(11日、第106回全国高校野球選手権大会1回戦 鶴岡東2-1聖光学院)

 九回裏1死一、二塁、点差はわずか1点。聖光学院の打者に4球連続ファウルで粘られる。

 ここで、鶴岡東の億田知輝捕手(3年)はチェンジアップを要求。マウンドの桜井椿稀投手(3年)がかすかにほほ笑んだ。結果は狙い通りの遊ゴロ併殺。勝利が決まった。

 桜井投手は直球に伸びがあった。聖光学院とは練習試合で何度も対戦している。この日はいつもより直球を増やしており、最後はあえて変化球を決め球にした。

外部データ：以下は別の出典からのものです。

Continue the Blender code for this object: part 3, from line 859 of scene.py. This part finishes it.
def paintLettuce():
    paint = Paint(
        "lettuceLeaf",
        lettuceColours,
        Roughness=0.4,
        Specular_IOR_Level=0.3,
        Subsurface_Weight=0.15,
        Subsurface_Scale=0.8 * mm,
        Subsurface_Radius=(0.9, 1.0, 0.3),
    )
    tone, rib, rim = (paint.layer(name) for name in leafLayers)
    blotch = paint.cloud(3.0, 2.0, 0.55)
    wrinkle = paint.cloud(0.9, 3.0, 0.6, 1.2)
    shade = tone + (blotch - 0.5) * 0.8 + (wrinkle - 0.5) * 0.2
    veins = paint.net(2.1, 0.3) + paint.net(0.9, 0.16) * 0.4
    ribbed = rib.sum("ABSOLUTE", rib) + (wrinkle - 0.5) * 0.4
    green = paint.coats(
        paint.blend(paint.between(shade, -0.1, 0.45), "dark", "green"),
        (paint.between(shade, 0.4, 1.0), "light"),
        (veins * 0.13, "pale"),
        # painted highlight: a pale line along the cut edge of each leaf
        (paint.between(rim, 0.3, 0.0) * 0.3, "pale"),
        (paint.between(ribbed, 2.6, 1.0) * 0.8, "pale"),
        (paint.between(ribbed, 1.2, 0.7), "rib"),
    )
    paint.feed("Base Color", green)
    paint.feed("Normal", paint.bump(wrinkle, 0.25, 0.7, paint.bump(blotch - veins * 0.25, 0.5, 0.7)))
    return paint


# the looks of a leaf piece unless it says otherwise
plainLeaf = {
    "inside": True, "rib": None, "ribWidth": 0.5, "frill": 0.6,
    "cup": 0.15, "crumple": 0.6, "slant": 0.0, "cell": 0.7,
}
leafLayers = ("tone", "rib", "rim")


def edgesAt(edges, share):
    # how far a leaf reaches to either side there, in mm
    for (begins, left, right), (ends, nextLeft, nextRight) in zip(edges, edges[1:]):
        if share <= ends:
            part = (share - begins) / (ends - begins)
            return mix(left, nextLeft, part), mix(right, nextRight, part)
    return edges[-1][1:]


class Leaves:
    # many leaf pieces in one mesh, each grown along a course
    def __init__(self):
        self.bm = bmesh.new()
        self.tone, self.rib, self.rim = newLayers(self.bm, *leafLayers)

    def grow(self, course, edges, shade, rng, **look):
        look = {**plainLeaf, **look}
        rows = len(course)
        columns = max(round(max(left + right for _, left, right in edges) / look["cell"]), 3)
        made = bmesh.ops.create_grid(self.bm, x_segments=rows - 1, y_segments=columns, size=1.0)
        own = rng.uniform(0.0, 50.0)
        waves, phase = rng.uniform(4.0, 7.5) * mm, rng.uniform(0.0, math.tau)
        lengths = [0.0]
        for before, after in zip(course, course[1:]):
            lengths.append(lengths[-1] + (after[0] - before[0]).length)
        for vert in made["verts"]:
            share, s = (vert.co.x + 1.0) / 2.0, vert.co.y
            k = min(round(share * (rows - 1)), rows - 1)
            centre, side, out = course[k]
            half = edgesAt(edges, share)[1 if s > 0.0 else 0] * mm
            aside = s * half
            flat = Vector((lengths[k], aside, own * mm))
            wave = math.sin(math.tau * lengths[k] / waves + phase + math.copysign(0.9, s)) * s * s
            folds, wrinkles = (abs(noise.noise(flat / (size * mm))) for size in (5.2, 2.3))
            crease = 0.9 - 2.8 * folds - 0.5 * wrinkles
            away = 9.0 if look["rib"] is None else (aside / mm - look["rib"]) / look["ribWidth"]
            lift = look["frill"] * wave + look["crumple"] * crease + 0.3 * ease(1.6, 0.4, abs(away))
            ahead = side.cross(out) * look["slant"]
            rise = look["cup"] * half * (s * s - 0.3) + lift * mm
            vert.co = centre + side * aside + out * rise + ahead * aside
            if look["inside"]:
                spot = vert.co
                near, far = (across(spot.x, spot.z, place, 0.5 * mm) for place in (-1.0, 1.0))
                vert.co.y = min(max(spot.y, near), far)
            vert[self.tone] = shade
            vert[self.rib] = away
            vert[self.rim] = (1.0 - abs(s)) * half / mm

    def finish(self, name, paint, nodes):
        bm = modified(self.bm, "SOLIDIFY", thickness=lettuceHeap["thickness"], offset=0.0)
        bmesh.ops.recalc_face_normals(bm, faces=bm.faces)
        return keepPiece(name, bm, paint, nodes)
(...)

 山形大会の桜井投手は、球が浮いて打たれる場面も多かった。調子を取り戻そうと、練習で低い球を数多く投げさせた。隣で食事をし、たわいもない話でリラックスさせつつ、試合のビデオを一緒に見て反省点を話し合った。

 守備では二回無死一塁、キャッチャー前のバントを二塁で封殺。しっかり球を握れなかったので、ワンバウンドで送球した。「球が握れなかったときの送球練習をしている成果が出ました」

 三回の守備ではキャッチャーミットのひもが切れ、ベンチ前の鈴木瑛太捕手(3年)のもとに駆け寄りミットを借りた。

 「こういう事態を想定し、練習から鈴木のミットも使っていたんです」

 様々なことを想定し、準備を重ねてきた。